Although I agree with the logic behind this argument I consider it incomplete. The degree of the principal-agent dilemma varies in direct proportion to the number of the involving actors in the processes of making and implementing the Chinese policy. This means that in some African states the number of Chinese interests and actors are greater than in others. Some African states, chiefly the African petro-states, can attract more and relatively important Chinese economic actors, such as the Chinese Exim Bank, big Chinese Multinationals in the field of public construction, etc. As for an example, there are obviously more Chinese agents acting in Angola than in Cape Verde. This situation is because there are obviously more economic interests at stake in Angola than in case of Cape Verde.

Mainstream approach of studying Sino-African relations tend to look at Africa as if it is one big country, and neglect the fact that Africa has 53 and extremely varied states.

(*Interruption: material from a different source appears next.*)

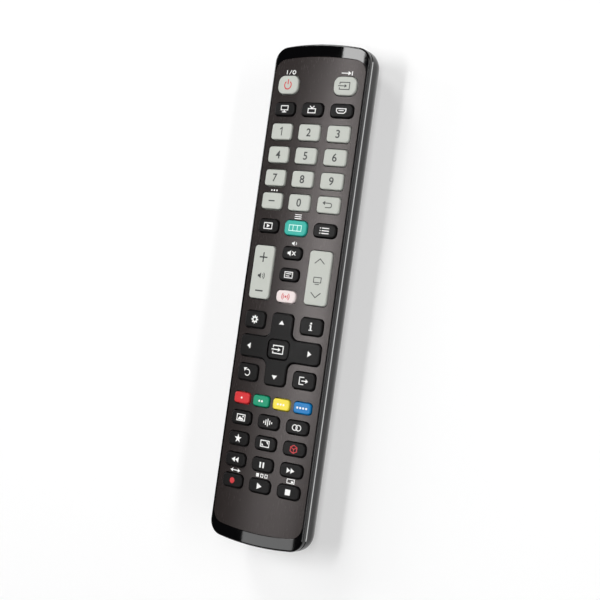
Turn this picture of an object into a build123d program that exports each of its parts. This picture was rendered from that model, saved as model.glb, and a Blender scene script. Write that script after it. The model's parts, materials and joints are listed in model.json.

There isn’t and it can not be a Sino-African relation. On the contrary, following Wilson’s (2005) analysis “‘China-Africa relations’ is actually embedded in 50 plus distinct relations [and] some are more important than others.” The approach followed by this paper is to analysis the motives of the Chinese penetration on an individual case based.

An excellent example of this situation is the fact that most of the Chinese foreign policy doctrines in the period ruled by Mao come from the writings and speeches of the Chairman Mao. As for examples, let it be cited the cases of the doctrines of ‘paper tiger,’ and the ‘intermediate zones,’ both of which emanated from Mao’s thought.